A serious issue for Wagner is the question of its self-sufficiency in competition with the Defense Ministry, which so far has been wary of acting tougher to avoid a decline in Russian credibility in the countries where the mercenaries are present. Part of the Russian business — Beta, Tourstatus, Lakhta Park Premium, Lakhta Park and Lakhta Plaza — was reassigned to Pavel Prigozhin, but their revenue has shrunk many times over the past year from 2.4 billion to 655 million rubles ($25 million to $6.7 million).

The income from Wagner’s foreign assets (Euro Police, M Invest, Mercury llc, Lobaye Invest and a number of other oil and gold mining companies) was often deposited in anonymous funds and cryptocurrency wallets, and it is unclear whether Prigozhin’s family members or Wagner’s warlords have access to them.

Syria is most complicated

While Wagner’s backbone is still able to maneuver in Africa, the situation in Syria is much more complicated due to the presence of official troops and Wagner’s involvement in oil and gas production, said Al-Monitor’s source with ties to the Russian diplomatic corps.

Wagner’s structures have been receiving a percentage of profits since 2017 for oil and gas production in the territories liberated from IS, but over the years, the Assad government has racked up a considerable debt to Prigozhin’s structures despite fairly regular payments.

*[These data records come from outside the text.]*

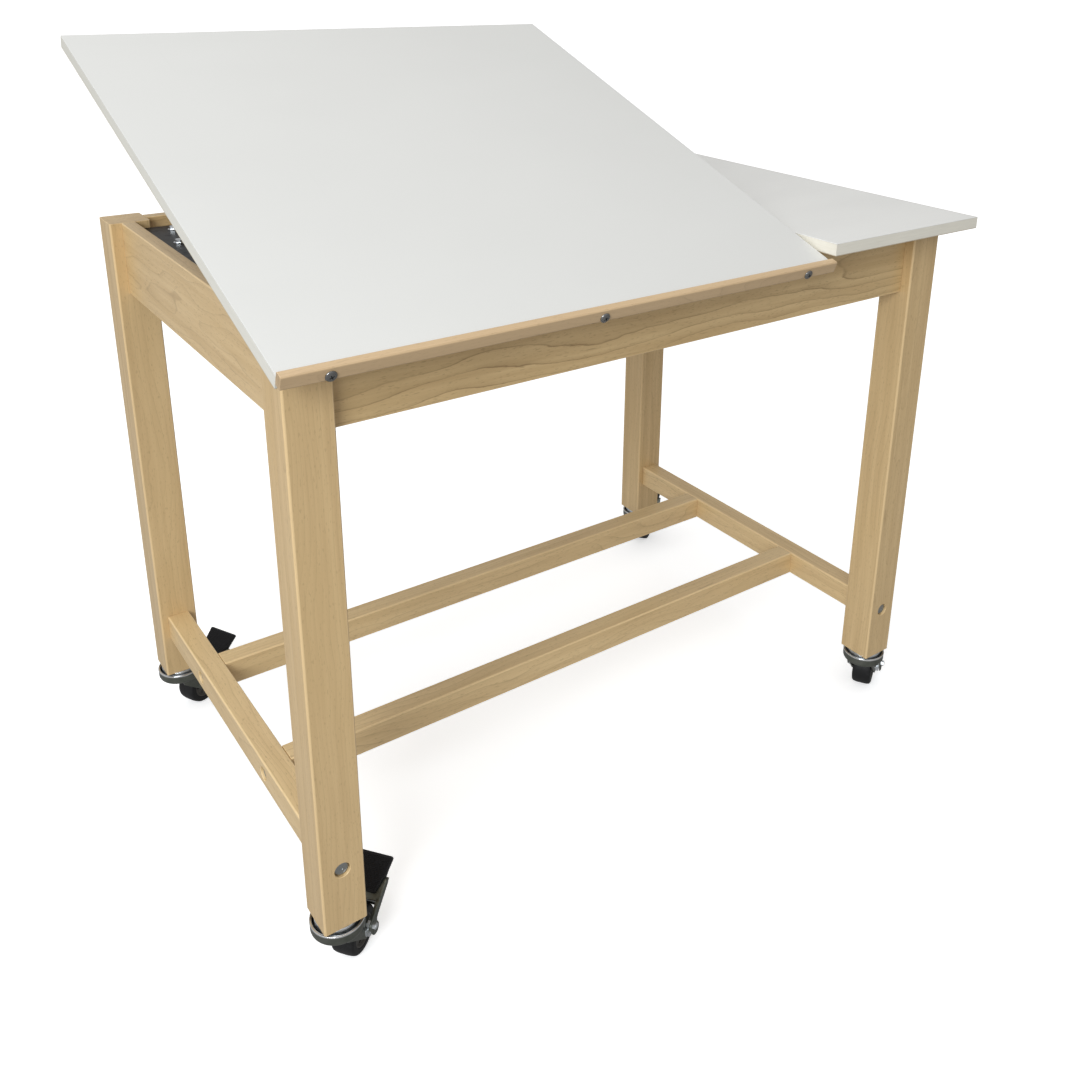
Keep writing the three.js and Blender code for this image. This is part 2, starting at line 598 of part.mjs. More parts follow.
function pedalPad() {
  const half = [
    [PAD.from, PAD.halfLow], [PAD.step - 3, PAD.halfStep - 1.5], [PAD.step, PAD.halfStep],
    [PAD.end - 2, PAD.halfHigh], [PAD.end, PAD.halfHigh - 2],
  ];
  const otherHalf = half.map(([u, y]) => [u, -y]).reverse();
  return plate(outline([...half, ...otherHalf]), 'z', GAP, GAP + PAD.thick);
}

const slope = THREE.MathUtils.degToRad(PEDAL.slope);
for (const corner of corners) {
  const caster = new THREE.Group();
  caster.position.set(corner.x, corner.y, 0);
  caster.rotation.z = THREE.MathUtils.degToRad(CASTER_TURN[corner.tag]);
  caster.add(part(`swivel_stem_${corner.tag}`, swivelStem(), ZINC));
  caster.add(part(`caster_fork_${corner.tag}`, fork(), GUNMETAL));
  caster.add(part(`caster_wheel_${corner.tag}`, wheel(), BLACK_RUBBER));
  caster.add(part(`wheel_axle_${corner.tag}`, axle(), ZINC));
  const lever = new THREE.Group();
  lever.position.set(PEDAL.x, 0, PEDAL.z);
  lever.rotation.y = -slope;
  lever.add(part(`brake_pedal_${corner.tag}`, brakePedal(), GUNMETAL));
  lever.add(part(`pedal_pad_${corner.tag}`, pedalPad(), BLACK_PLASTIC));
  caster.add(lever);
  table.add(caster);
}

// ---- the frame's origin is on the floor, under the middle of the whole table ----------------------
const extent = new THREE.Box3().setFromObject(table, true);
table.position.set(-(extent.min.x + extent.max.x) / 2, -(extent.min.y + extent.max.y) / 2, 0);

const root = new THREE.Group();
root.add(table);
export default root;
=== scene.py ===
"""Looks of a mobile drafting table: lacquered maple frame, a white hinged drawing board beside a fixed
worktop, a steel tilt lift under the board and four braked casters. Metres, in the CAD model's frame."""

import json
import math

import bmesh
import bpy
from mathutils import Matrix, Vector


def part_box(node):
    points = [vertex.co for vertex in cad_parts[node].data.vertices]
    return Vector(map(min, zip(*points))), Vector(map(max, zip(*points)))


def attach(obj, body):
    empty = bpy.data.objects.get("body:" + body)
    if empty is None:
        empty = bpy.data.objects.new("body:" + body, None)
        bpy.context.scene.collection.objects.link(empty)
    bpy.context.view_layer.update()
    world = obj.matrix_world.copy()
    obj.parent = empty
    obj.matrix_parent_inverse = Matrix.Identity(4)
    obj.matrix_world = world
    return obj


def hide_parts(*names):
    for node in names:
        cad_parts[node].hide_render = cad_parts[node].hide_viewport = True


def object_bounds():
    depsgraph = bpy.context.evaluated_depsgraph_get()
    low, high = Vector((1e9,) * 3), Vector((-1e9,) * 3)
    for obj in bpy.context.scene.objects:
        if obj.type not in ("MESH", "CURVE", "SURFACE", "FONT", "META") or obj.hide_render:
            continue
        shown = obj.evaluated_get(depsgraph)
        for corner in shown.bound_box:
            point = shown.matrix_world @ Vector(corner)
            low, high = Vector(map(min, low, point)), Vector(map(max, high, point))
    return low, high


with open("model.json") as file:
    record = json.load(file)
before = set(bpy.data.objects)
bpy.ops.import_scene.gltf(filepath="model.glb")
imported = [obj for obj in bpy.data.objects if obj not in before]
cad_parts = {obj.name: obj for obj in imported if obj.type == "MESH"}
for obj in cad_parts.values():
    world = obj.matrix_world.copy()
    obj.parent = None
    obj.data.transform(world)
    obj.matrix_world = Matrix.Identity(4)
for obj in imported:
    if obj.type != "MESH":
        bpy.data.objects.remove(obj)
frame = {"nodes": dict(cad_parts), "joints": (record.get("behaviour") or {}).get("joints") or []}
CAD_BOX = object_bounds()

MM = 0.001
BOARD_TILT = math.radians(20)
# The board's steepest tilt, degrees.
STEEPEST = 35
# Degrees from +X towards +Y in which each caster trails at rest.
CASTER_TURN = {"front_left": 37, "front_right": 31, "rear_left": 27, "rear_right": 37}
CORNERS = tuple(CASTER_TURN)
AXES = {"x": Vector((1, 0, 0)), "y": Vector((0, 1, 0)), "z": Vector((0, 0, 1))}


def joint_at(name):
    return Vector(next(joint["pos_m"] for joint in frame["joints"] if joint["name"] == name))


HINGE_PIVOT = joint_at("board_tilt")


# ---- node trees
def feed(tree, socket, value):
    """Links a socket to another node's output, or sets it to a value."""
    if isinstance(value, bpy.types.NodeSocket):
        tree.links.new(value, socket)
    elif value is not None:
        socket.default_value = value


def add_node(tree, kind, *values, **settings):
    """A shader node with its settings and, in order, what feeds its inputs."""
    node = tree.nodes.new("ShaderNode" + kind)
    for setting, value in settings.items():
        setattr(node, setting, value)
    for socket, value in zip(node.inputs, values):
        feed(tree, socket, value)
    return node


class Look:
    """One material's node tree: a Principled shader and short ways to add what feeds it."""

    def __init__(self, name, **shader):
        self.material = bpy.data.materials.new(name)
        self.material.use_nodes = True
        self.tree = self.material.node_tree
        self.shader = self.tree.nodes["Principled BSDF"]
        for socket, value in shader.items():
            self.shader.inputs[socket.replace("_", " ")].default_value = value

    def add(self, kind, *values, **settings):
        return add_node(self.tree, kind, *values, **settings)

    def math(self, operation, *values):
        return self.add("Math", *values, operation=operation).outputs[0]

    def vector(self, operation, *values):
        node = self.add("VectorMath", *values, operation=operation)
        return node.outputs["Value" if operation == "LENGTH" else "Vector"]

    def join(self, x, y, z):
        return self.add("CombineXYZ", x, y, z).outputs[0]

    def attribute(self, name):
        return self.add("Attribute", attribute_name=name)

    def place(self):
        return self.add("TexCoord").outputs["Object"]

    def noise(self, vector, scale, detail=3.0, roughness=0.5, stretch=None):
        if stretch:
            vector = self.vector("MULTIPLY", vector, stretch)
        node = self.add("TexNoise", vector)
        node.inputs["Scale"].default_value = scale
        node.inputs["Detail"].default_value = detail
        node.inputs["Roughness"].default_value = roughness
        return node.outputs["Fac"]

    def ramp(self, value, *stops):
        node = self.add("ValToRGB", value)
        points = node.color_ramp.elements
        while len(points) < len(stops):
            points.new(0.5)
        for point, (position, colour) in zip(points, stops):
            point.position = position
            point.color = colour if len(colour) == 4 else (*colour, 1)
        return node.outputs[0]

    def span(self, value, low, high, to_low=0.0, to_high=1.0):
        return self.add("MapRange", value, low, high, to_low, to_high).outputs[0]

    def mix(self, share, a, b):
        node = self.add("Mix", share, data_type="RGBA")
        for socket, value in ((node.inputs[6], a), (node.inputs[7], b)):
            feed(self.tree, socket, (*value, 1) if isinstance(value, tuple) else value)
        return node.outputs[2]

    def bump(self, height, strength, distance=MM):
        node = self.add("Bump", strength, distance)
        feed(self.tree, node.inputs["Height"], height)
        feed(self.tree, self.shader.inputs["Normal"], node.outputs[0])

    def finish(self, colour=None, roughness=None):
        feed(self.tree, self.shader.inputs["Base Color"], colour)
        feed(self.tree, self.shader.inputs["Roughness"], roughness)
        return self.material


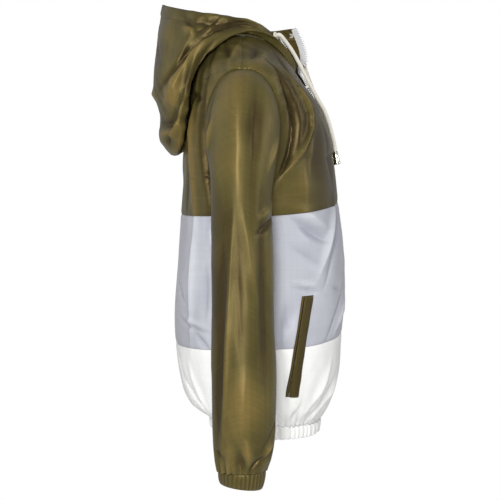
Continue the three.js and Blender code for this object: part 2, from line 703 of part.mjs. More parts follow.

According to sources close to Prigozhin’s former structures, Moscow has promised the Syrians to forgive their debt to Wagner in the event of the group departure and its replacement by Redut, but Damascus still fears work disruptions. Those fears have increased since, according to some sources, subsidiaries of JSC Stroytransgaz construction are also going to curtail their work in Syria.

Overall, the Kremlin remains dependent on shadow diplomacy. At the same time, many Russian experts say the disgraced Gen. Sergei Surovikin, who suddenly appeared in Algeria and was fired as commander of the Russian Air Force because of Prigozhin’s mutiny, will operate in the sphere of shadow diplomacy and act under the Kremlin’s protection as a kind of irritant to the top Russian military leadership.